> [Dataset records]:
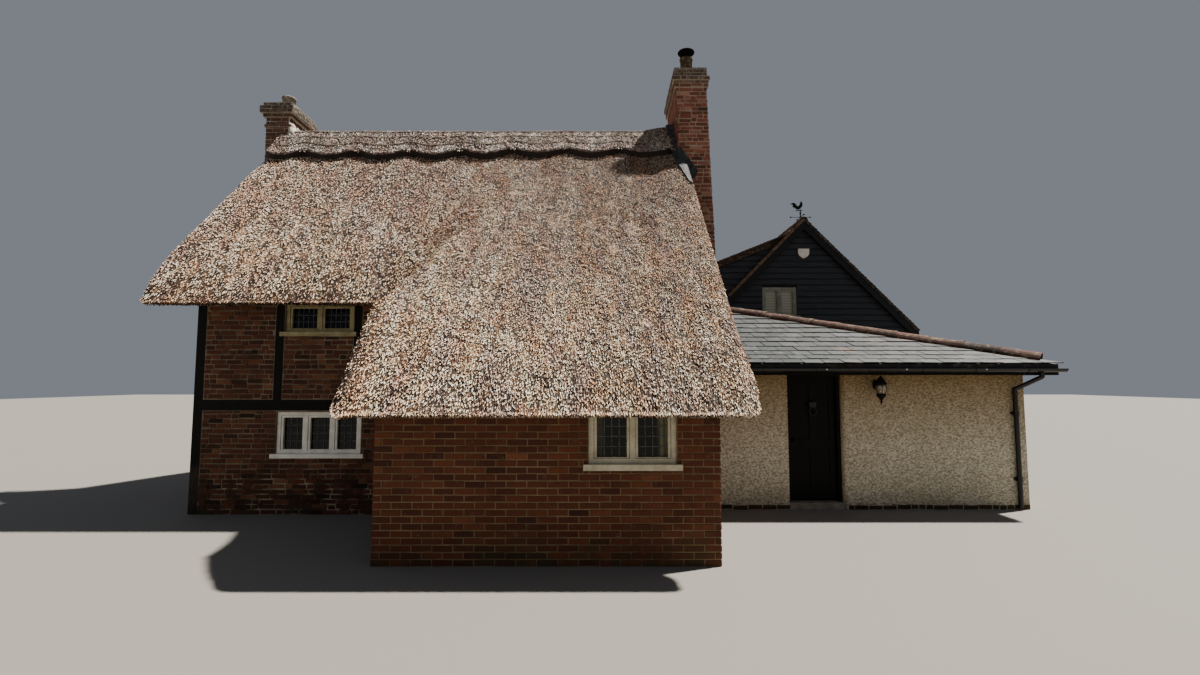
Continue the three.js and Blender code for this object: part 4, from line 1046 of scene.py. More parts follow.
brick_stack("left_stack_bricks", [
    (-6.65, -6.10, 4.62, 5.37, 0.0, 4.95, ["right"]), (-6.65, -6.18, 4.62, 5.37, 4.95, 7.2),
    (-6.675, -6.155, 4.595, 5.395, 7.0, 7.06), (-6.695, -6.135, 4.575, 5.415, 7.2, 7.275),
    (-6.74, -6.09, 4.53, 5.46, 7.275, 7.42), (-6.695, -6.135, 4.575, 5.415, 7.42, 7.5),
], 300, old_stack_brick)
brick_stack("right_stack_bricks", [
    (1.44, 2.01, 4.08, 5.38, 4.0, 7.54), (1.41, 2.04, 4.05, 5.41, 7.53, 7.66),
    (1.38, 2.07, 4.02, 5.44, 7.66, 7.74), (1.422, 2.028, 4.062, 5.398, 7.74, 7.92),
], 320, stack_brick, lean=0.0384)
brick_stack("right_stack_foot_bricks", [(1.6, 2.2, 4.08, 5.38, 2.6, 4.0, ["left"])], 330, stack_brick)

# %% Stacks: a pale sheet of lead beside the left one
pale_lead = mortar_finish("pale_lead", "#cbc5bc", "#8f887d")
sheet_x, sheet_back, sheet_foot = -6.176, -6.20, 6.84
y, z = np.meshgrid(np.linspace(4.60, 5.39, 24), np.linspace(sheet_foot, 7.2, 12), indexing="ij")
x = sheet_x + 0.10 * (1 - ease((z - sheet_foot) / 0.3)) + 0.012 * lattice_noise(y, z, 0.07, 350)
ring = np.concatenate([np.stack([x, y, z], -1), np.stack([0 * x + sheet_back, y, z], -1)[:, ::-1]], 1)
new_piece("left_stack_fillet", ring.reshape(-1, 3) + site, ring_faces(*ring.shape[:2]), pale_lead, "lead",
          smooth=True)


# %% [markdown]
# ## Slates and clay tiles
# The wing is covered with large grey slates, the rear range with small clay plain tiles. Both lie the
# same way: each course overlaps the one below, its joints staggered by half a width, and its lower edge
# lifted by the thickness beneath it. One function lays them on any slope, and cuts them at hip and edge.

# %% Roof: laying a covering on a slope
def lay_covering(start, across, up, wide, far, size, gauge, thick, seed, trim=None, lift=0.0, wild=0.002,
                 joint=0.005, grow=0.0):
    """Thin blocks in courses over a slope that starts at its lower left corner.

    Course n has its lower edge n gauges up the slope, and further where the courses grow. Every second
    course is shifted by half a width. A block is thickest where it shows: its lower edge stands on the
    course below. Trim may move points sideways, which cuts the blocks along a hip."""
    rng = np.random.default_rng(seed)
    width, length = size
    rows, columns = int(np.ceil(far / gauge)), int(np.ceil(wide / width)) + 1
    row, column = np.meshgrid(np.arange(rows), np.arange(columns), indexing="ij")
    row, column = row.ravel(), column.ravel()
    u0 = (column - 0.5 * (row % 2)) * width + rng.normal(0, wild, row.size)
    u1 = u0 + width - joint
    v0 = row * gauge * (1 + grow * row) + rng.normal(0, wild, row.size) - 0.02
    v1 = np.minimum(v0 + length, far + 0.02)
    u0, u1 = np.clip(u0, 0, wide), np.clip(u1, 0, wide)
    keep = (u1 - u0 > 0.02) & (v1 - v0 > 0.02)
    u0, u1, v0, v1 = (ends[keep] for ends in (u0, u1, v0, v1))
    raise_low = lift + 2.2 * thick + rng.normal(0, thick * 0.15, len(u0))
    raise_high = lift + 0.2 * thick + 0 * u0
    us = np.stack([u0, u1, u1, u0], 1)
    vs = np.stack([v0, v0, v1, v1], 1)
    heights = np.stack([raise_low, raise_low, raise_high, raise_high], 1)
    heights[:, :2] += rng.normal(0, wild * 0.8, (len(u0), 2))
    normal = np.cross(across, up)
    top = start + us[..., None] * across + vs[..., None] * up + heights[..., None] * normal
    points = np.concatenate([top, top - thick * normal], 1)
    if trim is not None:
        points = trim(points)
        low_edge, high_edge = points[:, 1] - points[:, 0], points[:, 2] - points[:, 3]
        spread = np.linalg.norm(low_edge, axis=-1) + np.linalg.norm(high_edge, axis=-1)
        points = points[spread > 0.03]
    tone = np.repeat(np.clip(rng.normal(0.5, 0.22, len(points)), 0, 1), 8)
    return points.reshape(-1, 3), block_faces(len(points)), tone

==

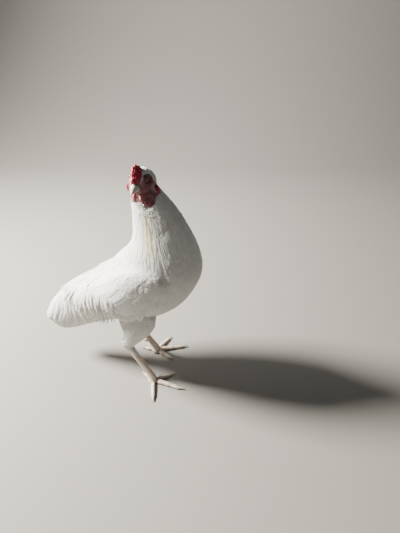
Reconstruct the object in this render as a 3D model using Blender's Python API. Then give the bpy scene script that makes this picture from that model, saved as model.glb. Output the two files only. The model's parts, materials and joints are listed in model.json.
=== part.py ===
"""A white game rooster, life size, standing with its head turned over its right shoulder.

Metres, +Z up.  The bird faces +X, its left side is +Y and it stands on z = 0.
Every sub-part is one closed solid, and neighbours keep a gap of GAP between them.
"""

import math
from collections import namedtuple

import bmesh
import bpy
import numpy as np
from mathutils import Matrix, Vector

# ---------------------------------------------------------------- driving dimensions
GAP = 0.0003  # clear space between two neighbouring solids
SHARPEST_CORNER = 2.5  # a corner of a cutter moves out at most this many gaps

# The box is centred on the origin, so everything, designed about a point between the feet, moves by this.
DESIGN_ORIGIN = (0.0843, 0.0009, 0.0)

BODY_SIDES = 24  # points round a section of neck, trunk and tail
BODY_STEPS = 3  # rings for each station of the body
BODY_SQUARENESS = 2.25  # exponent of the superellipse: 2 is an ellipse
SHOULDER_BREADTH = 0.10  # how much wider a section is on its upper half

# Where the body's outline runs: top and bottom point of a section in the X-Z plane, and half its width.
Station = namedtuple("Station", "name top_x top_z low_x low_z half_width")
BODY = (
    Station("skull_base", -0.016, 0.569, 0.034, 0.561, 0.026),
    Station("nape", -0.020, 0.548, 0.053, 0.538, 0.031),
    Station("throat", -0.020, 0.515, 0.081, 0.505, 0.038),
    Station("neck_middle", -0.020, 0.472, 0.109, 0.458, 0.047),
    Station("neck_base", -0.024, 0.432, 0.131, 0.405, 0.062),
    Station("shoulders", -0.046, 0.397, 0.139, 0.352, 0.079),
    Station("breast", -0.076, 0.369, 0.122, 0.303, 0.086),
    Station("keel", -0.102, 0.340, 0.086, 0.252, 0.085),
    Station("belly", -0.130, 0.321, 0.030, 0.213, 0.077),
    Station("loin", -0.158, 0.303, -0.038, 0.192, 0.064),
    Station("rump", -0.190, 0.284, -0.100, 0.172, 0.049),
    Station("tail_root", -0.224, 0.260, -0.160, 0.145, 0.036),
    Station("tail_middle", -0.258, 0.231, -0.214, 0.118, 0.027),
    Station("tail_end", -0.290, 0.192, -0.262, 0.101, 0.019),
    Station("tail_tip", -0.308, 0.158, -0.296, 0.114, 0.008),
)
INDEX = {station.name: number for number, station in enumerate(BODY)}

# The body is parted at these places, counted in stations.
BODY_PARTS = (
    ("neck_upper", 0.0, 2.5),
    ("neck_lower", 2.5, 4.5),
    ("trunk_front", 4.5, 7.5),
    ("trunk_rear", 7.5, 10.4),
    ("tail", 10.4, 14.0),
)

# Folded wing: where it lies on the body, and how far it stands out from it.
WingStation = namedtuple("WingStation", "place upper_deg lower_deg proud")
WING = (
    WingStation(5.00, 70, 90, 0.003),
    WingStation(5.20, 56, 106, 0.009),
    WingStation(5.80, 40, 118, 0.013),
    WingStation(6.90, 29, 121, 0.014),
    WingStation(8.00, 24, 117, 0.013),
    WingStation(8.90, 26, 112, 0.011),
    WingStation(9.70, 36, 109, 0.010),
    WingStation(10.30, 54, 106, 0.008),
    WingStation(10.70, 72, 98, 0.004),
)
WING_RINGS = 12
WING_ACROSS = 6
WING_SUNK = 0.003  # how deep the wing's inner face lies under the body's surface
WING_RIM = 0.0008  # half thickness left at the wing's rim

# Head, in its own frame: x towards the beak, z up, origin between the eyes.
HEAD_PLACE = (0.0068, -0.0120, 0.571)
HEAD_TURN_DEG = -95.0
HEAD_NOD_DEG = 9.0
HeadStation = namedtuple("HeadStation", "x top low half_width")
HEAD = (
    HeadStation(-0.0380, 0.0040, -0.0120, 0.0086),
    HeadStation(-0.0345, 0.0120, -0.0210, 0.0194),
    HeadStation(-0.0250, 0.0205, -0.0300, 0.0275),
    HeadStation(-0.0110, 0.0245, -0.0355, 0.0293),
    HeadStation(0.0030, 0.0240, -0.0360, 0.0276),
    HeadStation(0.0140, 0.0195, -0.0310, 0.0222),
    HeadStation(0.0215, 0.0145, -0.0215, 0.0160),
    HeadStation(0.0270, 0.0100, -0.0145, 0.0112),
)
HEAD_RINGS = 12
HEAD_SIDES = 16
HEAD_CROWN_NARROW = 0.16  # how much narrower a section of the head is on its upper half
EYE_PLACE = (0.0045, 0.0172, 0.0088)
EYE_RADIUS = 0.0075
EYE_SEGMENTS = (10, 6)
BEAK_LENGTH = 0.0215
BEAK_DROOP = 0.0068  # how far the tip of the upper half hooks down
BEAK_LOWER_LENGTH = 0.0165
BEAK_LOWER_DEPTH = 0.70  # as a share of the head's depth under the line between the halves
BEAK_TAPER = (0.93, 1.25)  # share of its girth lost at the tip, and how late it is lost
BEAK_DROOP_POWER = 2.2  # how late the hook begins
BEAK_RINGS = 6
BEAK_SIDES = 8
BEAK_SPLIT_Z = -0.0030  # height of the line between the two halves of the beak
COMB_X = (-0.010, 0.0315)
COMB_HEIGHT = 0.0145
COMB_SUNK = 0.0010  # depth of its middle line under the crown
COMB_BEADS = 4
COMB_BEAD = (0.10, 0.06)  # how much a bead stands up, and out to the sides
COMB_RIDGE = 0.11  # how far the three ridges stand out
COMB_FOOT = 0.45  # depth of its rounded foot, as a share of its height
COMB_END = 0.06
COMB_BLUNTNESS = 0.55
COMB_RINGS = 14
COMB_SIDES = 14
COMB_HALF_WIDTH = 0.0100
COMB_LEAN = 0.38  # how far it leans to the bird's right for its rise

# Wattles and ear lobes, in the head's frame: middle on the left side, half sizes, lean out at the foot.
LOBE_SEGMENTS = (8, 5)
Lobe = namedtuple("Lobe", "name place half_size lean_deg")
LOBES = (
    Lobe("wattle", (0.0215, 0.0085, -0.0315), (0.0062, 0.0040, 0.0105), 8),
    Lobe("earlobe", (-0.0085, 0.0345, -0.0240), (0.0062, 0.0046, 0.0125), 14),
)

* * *

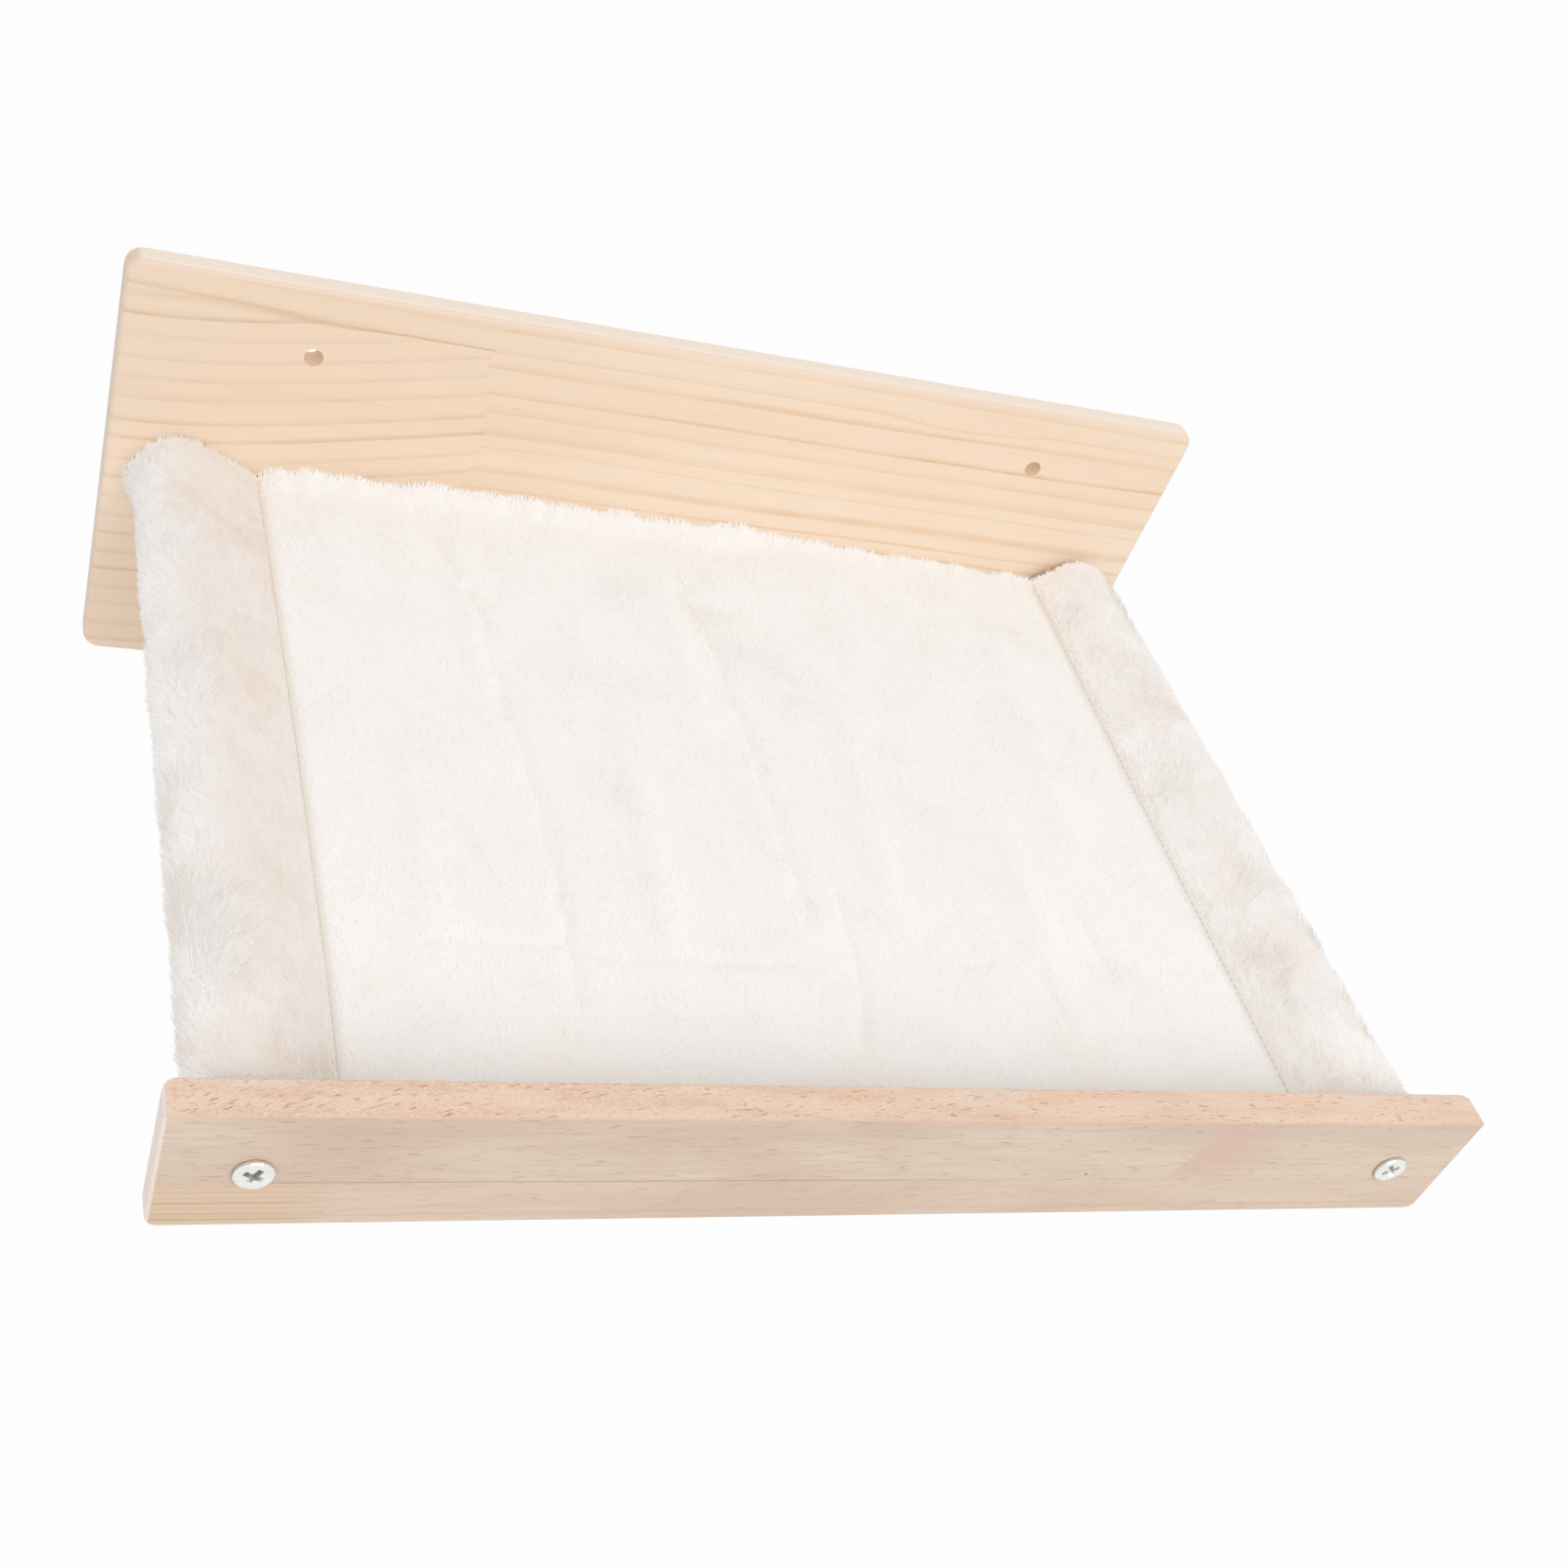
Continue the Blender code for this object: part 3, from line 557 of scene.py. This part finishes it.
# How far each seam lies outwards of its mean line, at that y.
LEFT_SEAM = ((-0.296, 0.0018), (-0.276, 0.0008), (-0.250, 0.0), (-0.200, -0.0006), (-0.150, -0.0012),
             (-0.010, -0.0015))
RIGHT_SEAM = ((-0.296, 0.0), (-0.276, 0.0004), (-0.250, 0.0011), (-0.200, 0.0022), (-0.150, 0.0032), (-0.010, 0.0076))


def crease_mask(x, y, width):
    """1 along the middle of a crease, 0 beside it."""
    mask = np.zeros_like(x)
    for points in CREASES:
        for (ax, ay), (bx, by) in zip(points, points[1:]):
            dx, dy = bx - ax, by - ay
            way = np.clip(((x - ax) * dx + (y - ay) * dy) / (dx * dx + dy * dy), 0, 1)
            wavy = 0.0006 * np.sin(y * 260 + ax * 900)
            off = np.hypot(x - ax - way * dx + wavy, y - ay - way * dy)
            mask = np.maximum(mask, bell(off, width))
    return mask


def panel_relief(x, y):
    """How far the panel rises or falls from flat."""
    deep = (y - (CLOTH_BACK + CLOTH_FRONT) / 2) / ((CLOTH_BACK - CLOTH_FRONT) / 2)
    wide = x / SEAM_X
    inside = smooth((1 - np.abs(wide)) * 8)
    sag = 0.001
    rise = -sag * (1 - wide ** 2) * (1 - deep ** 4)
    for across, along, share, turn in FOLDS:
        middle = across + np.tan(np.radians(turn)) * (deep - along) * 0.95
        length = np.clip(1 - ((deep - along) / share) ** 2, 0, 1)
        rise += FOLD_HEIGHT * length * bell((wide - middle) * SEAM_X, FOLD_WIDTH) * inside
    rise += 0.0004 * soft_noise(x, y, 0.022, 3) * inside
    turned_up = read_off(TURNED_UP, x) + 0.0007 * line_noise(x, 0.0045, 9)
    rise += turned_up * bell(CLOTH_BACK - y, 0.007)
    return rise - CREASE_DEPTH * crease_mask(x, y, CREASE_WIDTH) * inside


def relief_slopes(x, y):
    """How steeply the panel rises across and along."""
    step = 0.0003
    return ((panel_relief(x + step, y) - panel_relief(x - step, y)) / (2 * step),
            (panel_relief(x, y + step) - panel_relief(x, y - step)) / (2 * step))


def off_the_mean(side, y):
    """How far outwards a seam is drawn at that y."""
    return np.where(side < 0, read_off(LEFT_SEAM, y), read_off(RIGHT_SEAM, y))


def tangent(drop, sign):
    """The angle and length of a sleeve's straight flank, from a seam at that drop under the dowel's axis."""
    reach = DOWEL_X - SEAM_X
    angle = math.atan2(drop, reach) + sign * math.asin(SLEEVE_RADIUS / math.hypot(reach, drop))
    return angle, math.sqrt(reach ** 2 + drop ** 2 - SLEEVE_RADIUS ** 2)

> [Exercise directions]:
Repeat, word for word, only the lines from the line holding "Continue the Blender" through the line holding "return mask", with both of those lines included.

> [Reply to the task]:
Continue the Blender code for this object: part 3, from line 557 of scene.py. This part finishes it.
# How far each seam lies outwards of its mean line, at that y.
LEFT_SEAM = ((-0.296, 0.0018), (-0.276, 0.0008), (-0.250, 0.0), (-0.200, -0.0006), (-0.150, -0.0012),
             (-0.010, -0.0015))
RIGHT_SEAM = ((-0.296, 0.0), (-0.276, 0.0004), (-0.250, 0.0011), (-0.200, 0.0022), (-0.150, 0.0032), (-0.010, 0.0076))


def crease_mask(x, y, width):
    """1 along the middle of a crease, 0 beside it."""
    mask = np.zeros_like(x)
    for points in CREASES:
        for (ax, ay), (bx, by) in zip(points, points[1:]):
            dx, dy = bx - ax, by - ay
            way = np.clip(((x - ax) * dx + (y - ay) * dy) / (dx * dx + dy * dy), 0, 1)
            wavy = 0.0006 * np.sin(y * 260 + ax * 900)
            off = np.hypot(x - ax - way * dx + wavy, y - ay - way * dy)
            mask = np.maximum(mask, bell(off, width))
    return mask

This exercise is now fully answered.